Besides tens of thousands of teenagers, 216 representatives of 62 religious communities in the United States also participated in the National Catholic Youth Conference Nov. 21-23 in the Indiana Convention Center and Lucas Oil Stadium.
They interacted with teens in a variety of settings in two large exhibit halls in the Indiana Convention Center that had been turned into a thematic park called "Inspiration Junction." It was a place where Catholic teens could create arts and crafts projects, put together meals for those in need, listen to Catholic musicians sing or pray in a variety of settings.
Representatives of different religious communities worked together in groups as they helped the teens in the thematic park.
Sacred Heart Brother Ronald Hingle of Baton Rouge, La., chairman of the board of the National Religious Vocations Council, stood in the midst of Inspiration Junction Nov. 21 and liked what he saw.
"We want to promote all of religious life in the church," Brother Ronald said. "That's why we need to work together. We truly are collaborating, and we're presenting the broad spectrum of religious life in the United States."

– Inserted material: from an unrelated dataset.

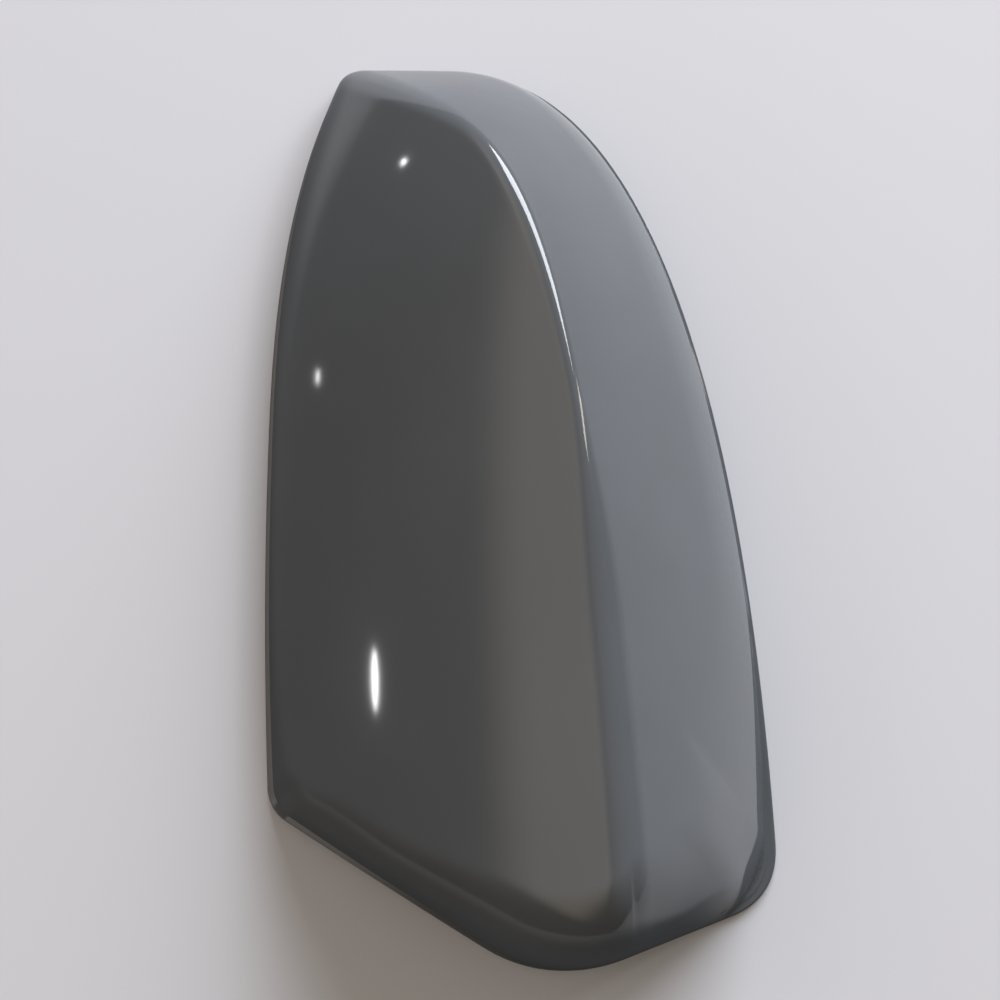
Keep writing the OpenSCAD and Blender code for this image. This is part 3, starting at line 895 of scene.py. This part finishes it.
pin_places = []
for level in (Y_TOP - PIN_FROM_TIP, PIN_FROM_NOSE - Y_TOP):
    place = np.array([float(lower_x(level)) + PIN_IN, level])
    web_low = skin_at(place, nearest_step(place), WALL) - PIN_ROOT
    pin_places.append((*place, web_low - PIN_L))
    for heading in (X_AXIS, Y_AXIS):
        thin_plates.append(web(place, heading, -PIN_WEB / 2, PIN_WEB / 2, web_low))
print(len(thin_plates), "thin plates, pins at", np.round(pin_places, 2).tolist())


# %% Thickening the outlines
def outline_mesh(name, outlines):
    """One flat face for each outline."""
    corners = [tuple(c * MM for c in corner) for outline in outlines for corner in outline]
    counts = np.cumsum([0] + [len(outline) for outline in outlines])
    mesh = bpy.data.meshes.new(name)
    mesh.from_pydata(corners, [], [tuple(range(a, b)) for a, b in zip(counts, counts[1:])])
    mesh.update()
    return mesh


def mark_bare(graph, geometry):
    """Marks all points as inside the shell, where there is no paint."""
    kind = {"data_type": "FLOAT", "domain": "POINT"}
    return graph.add("GeometryNodeStoreNamedAttribute", kind, geometry, None, "inside", 1.0)


PLATE_INPUTS = {"Thickness": RIB_T * MM, "Material": paint}
graph, given = new_tree("thicken_the_outlines", PLATE_INPUTS)
normal = graph.add("GeometryNodeInputNormal")
half = given["Thickness"] * -0.5
half_back = graph.add("ShaderNodeVectorMath", {"operation": "SCALE"}, normal, Scale=half)
back = graph.add("GeometryNodeSetPosition", None, given["Geometry"], Offset=half_back)
front = graph.add(
    "GeometryNodeExtrudeMesh", {"mode": "FACES"}, back,
    Offset_Scale=given["Thickness"], Individual=False,
)
turned = graph.add("GeometryNodeFlipFaces", None, back)
plates = graph.add("GeometryNodeJoinGeometry", None, front)
graph.tree.links.new(turned.socket, plates.socket.node.inputs[0])
closed = graph.add("GeometryNodeMergeByDistance", None, plates, Distance=1e-6)
finish_tree(graph, mark_bare(graph, closed), given["Material"])

PLATE_EDGE = 0.2
PLATES = {"thin_plates": (thin_plates, RIB_T), "tabs": (tabs, HOOK_T), "barbs": (barbs, HOOK_W)}
moulded = []
for name, (outlines, thickness) in PLATES.items():
    inputs = {"Thickness": thickness * MM, "Material": paint}
    moulded.append(grown(name, outline_mesh(name, outlines), graph, inputs, PLATE_EDGE))

# %% [markdown]
# ## Locating pins
# Two round pins find holes in the housing before the hooks catch. They could be two cylinders
# each, placed by hand. They are the same, so a tree builds one pin on its boss and puts it on
# two points, and a longer pin is one number.

# %% Pins
PIN_EDGE = 0.3
PIN_SIDES = 48
PIN_INPUTS = {
    "Pin radius": PIN_D / 2 * MM, "Pin length": PIN_L * MM,
    "Boss radius": (PIN_D / 2 + PIN_BOSS) * MM, "Boss height": PIN_ROOT * MM, "Material": paint,
}
graph, given = new_tree("locating_pins", PIN_INPUTS)


def standing(graph, radius, height, foot):
    """A closed cylinder that stands on a level."""
    round_bar = graph.add("GeometryNodeMeshCylinder", None, PIN_SIDES, 1, 1, radius, height)
    centre = graph.add("ShaderNodeCombineXYZ", None, 0.0, 0.0, height * 0.5 + foot)
    return graph.add("GeometryNodeTransform", None, round_bar, Translation=centre)


pin = standing(graph, given["Pin radius"], given["Pin length"] + given["Boss height"] * 0.5, 0.0)
boss = standing(graph, given["Boss radius"], given["Boss height"], given["Pin length"])
both = graph.add("GeometryNodeJoinGeometry", None, pin)
graph.tree.links.new(boss.socket, both.socket.node.inputs[0])
on_points = graph.add("GeometryNodeInstanceOnPoints", None, given["Geometry"], Instance=both)
real = graph.add("GeometryNodeRealizeInstances", None, on_points)
finish_tree(graph, mark_bare(graph, real), given["Material"])

pin_mesh = bpy.data.meshes.new("pin_points")
pin_mesh.from_pydata([tuple(c * MM for c in place) for place in pin_places], [], [])
moulded.append(grown("pins", pin_mesh, graph, PIN_INPUTS, PIN_EDGE))

# %% [markdown]
# ## One moulding
# Shell, hooks, ribs and pins come out of one mould, so their meshes are joined into one piece.
# A Boolean union would weld them as well, but it adds faces all over a fine skin for seams
# that nobody sees.

# %% Joining
for part in moulded:
    part.data.shade_smooth()
    part.data.set_sharp_from_angle(angle=SHARP_ANGLE)
together = [cover] + moulded
with bpy.context.temp_override(
    active_object=cover, object=cover, selected_objects=together, selected_editable_objects=together
):
    bpy.ops.object.join()
print("cover:", len(cover.data.polygons), "faces, materials", [m.name for m in cover.data.materials])

# %% [markdown]
# ## Floor, light and surroundings
# The cover lies on a pale table. Its clear coat mirrors the surroundings, so they shape the
# look as much as the paint does. Left of the picture the table ends and the room is dark, and
# that darkness is what the front face mirrors. A second, dark table would do it with a hard
# edge. Here the colour of the one table fades out, but not for rays that come straight from the
# camera, which see a plain pale floor all over.

# %% Floor
FLOOR_HALF = 0.6
FLOOR_COLOUR = (0.655, 0.66, 0.705, 1)
FAR_COLOUR = (0.02, 0.018, 0.015, 1)
FADE_FROM = 0.135
FADE_PER_METRE = 5.0
TABLE_ROUGH, TABLE_SHINE = 0.7, 0.15
near, far = -FLOOR_HALF, FLOOR_HALF
floor_mesh = bpy.data.meshes.new("floor")
corners = [(near, near, 0), (far, near, 0), (far, far, 0), (near, far, 0)]
floor_mesh.from_pydata(corners, [], [(0, 1, 2, 3)])
floor = bpy.data.objects.new("floor", floor_mesh)
bpy.context.scene.collection.objects.link(floor)
table_top = bpy.data.materials.new("table_top")
table_top.use_nodes = True
table_graph = Graph(table_top.node_tree)
table_shader = table_top.node_tree.nodes["Principled BSDF"]
to_the_left = dot(table_graph, table_graph.add("ShaderNodeTexCoord", out="Object"), (-1, 0, 0))
table_seen = table_graph.add("ShaderNodeLightPath", out="Is Camera Ray")
table_fade = smooth01((to_the_left - FADE_FROM) * FADE_PER_METRE) * (1 - table_seen)
table_colour = mixed(table_graph, FLOOR_COLOUR, FAR_COLOUR, table_fade)
table_top.node_tree.links.new(table_colour.socket, table_shader.inputs["Base Color"])
table_shader.inputs["Roughness"].default_value = TABLE_ROUGH
table_shader.inputs["Specular IOR Level"].default_value = TABLE_SHINE
floor_mesh.materials.append(table_top)
print("floor:", 2 * FLOOR_HALF, "m wide")

# %% [markdown]
# ## The room
# A picture of a real room could stand all round, but a few shades say as much: a dim dome that
# is lighter overhead, a warm wall low on the left that the front face mirrors along the crease,
# and the pale side of the window. Each is a smooth step of how far a direction reaches along an
# axis. The camera itself sees a plain light grey behind the table.

# %% Room
ROOM_SEEN = (0.72, 0.72, 0.72, 1)
HORIZON = (0.045, 0.036, 0.028, 1)
CEILING = (0.17, 0.14, 0.10, 1)
DOME_RISE = 1.7
WARM_WALL = (1.3, 1.14, 0.98, 1)
WALL_FOOT, WALL_EDGE = 0.46, 5.0
WALL_START, WALL_SPREAD = 0.2, 2.0
LIGHT_SIDE = (0.58, 0.57, 0.56, 1)
LIGHT_FROM, LIGHT_SPREAD = (0.75, 0.6, 0.3), 1.2
LIGHT_LOSS, LIGHT_RISE = 0.8, 2.5
room = bpy.data.worlds.new("room")
bpy.context.scene.world = room
room.use_nodes = True
room_graph = Graph(room.node_tree)
room.node_tree.nodes.clear()
seen = room_graph.add("ShaderNodeLightPath", out="Is Camera Ray")
# In a world, the first output of this node is the direction of the ray.
direction = room_graph.add("ShaderNodeTexCoord", out=0)
upward = dot(room_graph, direction, (0, 0, 1))
leftward = dot(room_graph, direction, (-1, 0, 0))
to_the_light = dot(room_graph, direction, LIGHT_FROM)
dome = mixed(room_graph, HORIZON, CEILING, smooth01(upward * DOME_RISE))
wall_height = smooth01((upward - leftward * WALL_FOOT) * WALL_EDGE)
wall = wall_height * smooth01((leftward - WALL_START) * WALL_SPREAD)
lit_dome = mixed(room_graph, dome, WARM_WALL, wall)
low_side = smooth01(to_the_light * LIGHT_SPREAD) * (1 - LIGHT_LOSS * smooth01(upward * LIGHT_RISE))
room_colour = mixed(room_graph, lit_dome, LIGHT_SIDE, low_side)
shown = mixed(room_graph, room_colour, ROOM_SEEN, seen)
background = room_graph.add("ShaderNodeBackground", None, shown)
room_output = room.node_tree.nodes.new("ShaderNodeOutputWorld")
room.node_tree.links.new(background.socket, room_output.inputs[0])
print("room:", len(room.node_tree.nodes), "nodes")

# %% [markdown]
# ## Lamps
# A large window stood to the right and beyond the tip. It lights the upper face and leaves the
# front face dark, and one large soft lamp does the same. A sun lamp would give hard shadows,
# which the photograph doesn't have. A narrow second lamp is the gap beside the window that
# draws the bright line along the crisp part of the crease.


# %% Lamps
def soft_lamp(name, place, target, size, strength, colour=(1, 1, 1), shape="RECTANGLE"):
    """A lamp. The strength is how brightly it lights a white card at the target."""
    lamp = bpy.data.lights.new(name, "AREA")
    lamp.shape = shape
    lamp.size, lamp.size_y = size[0] * MM, size[1] * MM
    distance = (Vector(place) - Vector(target)).length * MM
    lamp.energy = strength * math.pi**2 * distance**2
    lamp.color = colour
    item = bpy.data.objects.new(name, lamp)
    bpy.context.scene.collection.objects.link(item)
    aim(item, place, target)
    print(name + ":", round(lamp.energy, 2), "W at", round(distance, 2), "m")


soft_lamp("window", (1200, 2780, 1420), (0, 0, 20), (2900, 1400), 1.68, (0.945, 0.985, 1.045))
soft_lamp("pane", (1782, 1071, 1200), (14, 0, 62), (130, 1300), 0.10, (1.0, 0.94, 0.82))

# %% [markdown]
# ## Glints
# Small bright things in the room show as glints in the clear coat. White spots in the paint
# would stay in place when the view turns, and a glint doesn't. So each glint is a small lamp
# that stands along the mirrored line of sight from its place on the front face.

# %% Glints
GLINT_DISTANCE = 1500
GLINTS = {
    "glint_top": ((-28.4, 79.5, 34.0), (-0.827, 0.552, 0.103), (14, 18), 0.0016),
    "glint_middle": ((-50.1, 26.6, 20.6), (-0.954, 0.299, 0.024), (24, 10), 0.0010),
    "glint_low": ((-33.2, -51.3, 33.5), (-0.98, 0.059, 0.19), (84, 24), 0.0095),
}
for name, (seen_at, mirrored, size, strength) in GLINTS.items():
    place = [c + GLINT_DISTANCE * m for c, m in zip(seen_at, mirrored)]
    soft_lamp(name, place, seen_at, size, strength, shape="ELLIPSE")

# %% [markdown]
# ## Paint
# The cover is sprayed a plain mid grey and sealed with a clear coat. A Mix Shader of a matt and
# a glossy shader could do it, but the Principled shader's own coat keeps the two in balance at
# every angle. The grey has a very slight cloudiness and one dark speck, and the inside of the
# shell is bare dark plastic with a mist of overspray near the rim. On the steep rim wall and
# where it is seen at a slant, the photograph shows hardly any gloss, so the coat thins there.

# %% Paint
PAINT_COLOUR = (0.092, 0.100, 0.111, 1)
PAINT_LIGHT = (0.099, 0.108, 0.120, 1)
PLASTIC_COLOUR = (0.045, 0.046, 0.048, 1)
SPECK_COLOUR = (0.02, 0.02, 0.022, 1)
SPECK_AT = (0.0503, -0.1053, 0.0089)
SPECK_RADIUS = 0.0007
CLOUD_SCALE, CLOUD_DETAIL, CLOUD_START, CLOUD_EDGE = 22.0, 2.0, 0.35, 3.0
GRAIN_SCALE, GRAIN_DETAIL, GRAIN_DEPTH = 900.0, 1.0, 0.5
MIST_START, MIST_EDGE = 0.15, 1.6
PAINT_ROUGH, PLASTIC_ROUGH, CLOUD_ROUGH = 0.32, 0.55, 0.06
MIST_ON_COAT = 0.8
SLANT_START, SLANT_EDGE = 0.45, 2.4
COAT_ROUGH, COAT_IOR = 0.06, 1.5
paint.use_nodes = True
paint_graph = Graph(paint.node_tree)
shader = paint.node_tree.nodes["Principled BSDF"]
coordinates = paint_graph.add("ShaderNodeTexCoord", out="Object")


def noise(scale, detail):
    return paint_graph.add("ShaderNodeTexNoise", None, coordinates, None, scale, detail)


def painted_fact(name):
    """One of the facts that the net keeps on its points."""
    return paint_graph.add("ShaderNodeAttribute", {"attribute_name": name}, out="Fac")


# %% Colour of the paint
cloud = noise(CLOUD_SCALE, CLOUD_DETAIL)
grain = noise(GRAIN_SCALE, GRAIN_DETAIL)
mist = smooth01((painted_fact("inside") - MIST_START + (grain - 0.5) * GRAIN_DEPTH) * MIST_EDGE)
sprayed = mixed(paint_graph, PAINT_COLOUR, PAINT_LIGHT, smooth01((cloud - CLOUD_START) * CLOUD_EDGE))
from_speck = paint_graph.add(
    "ShaderNodeVectorMath", {"operation": "DISTANCE"}, coordinates, SPECK_AT, out="Value"
)
specked = mixed(paint_graph, sprayed, SPECK_COLOUR, is_less(from_speck, SPECK_RADIUS))
colour = mixed(paint_graph, specked, PLASTIC_COLOUR, mist)

# %% Gloss of the paint
roughness = mix(PAINT_ROUGH, PLASTIC_ROUGH, mist) + (cloud - 0.5) * CLOUD_ROUGH
facing = paint_graph.add("ShaderNodeLayerWeight", None, 0.5, out="Facing")
slanting = smooth01((facing - SLANT_START) * SLANT_EDGE)
dull = higher_of(slanting, painted_fact("brim")) * painted_fact("dull")
coat = (1 - MIST_ON_COAT * mist) * (1 - dull)
for socket, value in (("Base Color", colour), ("Roughness", roughness), ("Coat Weight", coat)):
    paint.node_tree.links.new(value.socket, shader.inputs[socket])
shader.inputs["Specular IOR Level"].default_value = 0.0
shader.inputs["Coat Roughness"].default_value = COAT_ROUGH
shader.inputs["Coat IOR"].default_value = COAT_IOR
print("paint:", len(paint.node_tree.nodes), "nodes")

# %% [markdown]
# ## Placing the piece
# The piece rides on the one body and stands for the imported solid, which is hidden.

# %% Finish
for piece in (cover,):
    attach(piece, "root")
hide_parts("mirror_cover")
bpy.context.scene.view_settings.view_transform = "Standard"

Two years earlier at the biennial youth conference, religious orders had booths in one part of the connected exhibit halls. Brother Ronald thinks the changed approach this year reflects the place of religious life among the faithful.
"Religious are, by our lifestyle, to be leaven in the church," he told The Criterion, newspaper of the Indianapolis Archdiocese. "We're to be part of the church and not separated from it. So we're trying to be all throughout the entire thematic park and the entire conference, as opposed to being separated and segregated."
Katie Allie, 16, of Cornelius, Ore., first attended the national conference in 2011. She saw the change in how religious were a part of the event this year.
"A lot of the kids get to interact with them rather than just hearing information from them (at booths)," she said. "They're also getting to do arts and crafts with them, and experience a little bit of what they have to offer. It gives them more of an impression."
That impression was able to be shaped in a special way in the thematic part at "Vocations Got Talent." Throughout the three-day conference, seminarians, deacons, priests and religious showed off their talents and shared their vocations stories in an area organized by the vocations office of the Archdiocese of Indianapolis and religious orders in central and southern Indiana.
Father Eric Augenstein, Indianapolis archdiocesan vocations director, said "Vocations Got Talent" showed the teens at the conference that people who discern a priestly or religious vocation have multifaceted lives beyond the ministries that they might see them involved in.
"They're able to continue to do the things that they love, like skiing, playing the violin, beekeeping or walking on stilts," Father Augenstein said. "We have a nun who walks on stilts. We have a brother who does juggling."
Frances Seaton was attending the conference from Owensboro, Ky. She said she has an aunt who is an Ursuline sister and a cousin who is a priest. She is considering religious life herself.
"I know that they're just regular people. They're awesome, too," Frances said. "It's great to see them not just at the altar because I think a lot of people think that priest and seminarians just do (ministry). But they're really awesome people, and have awesome talents to share with us."
Teens who wanted to have conversations with the religious at the conference could go from the often raucous thematic park to a quiet corner of the Vocations Nook, furnished with couches and easy chairs.
Alexandra Desrosiers, 16, of Belleville, Ill., chatted with Brother Ronald in the Vocations Nook. She appreciated how the religious at the conference were available to the teens and that a lot of them were talking with them about vocations to consecrated life.
"I think it's really cool because, personally, you think of church figures as people you really can't talk to," said Alexandra. "Seeing them here interacting with all of us and explaining to us about what they do is really nice.
"I think that it's nice that a lot of people are open to the fact that they might be called to something in the church. It's really cool."
Providence Sister Theresa Clare Carr stood in the middle of thematic park taking in the thousands of teens who made their way through the exhibit halls, often taking time to chat with her and other religious.
"It's been very heartwarming to see so many kids," Sister Theresa Clare said. "When we approach them, they're all smiles. They're happy to be here. We've met so many, from Connecticut and Baltimore to New Mexico and California.
"If we can plant a seed now, that's what counts."
[Sean Gallagher is a reporter at The Criterion, newspaper of the archdiocese of Indianapolis.]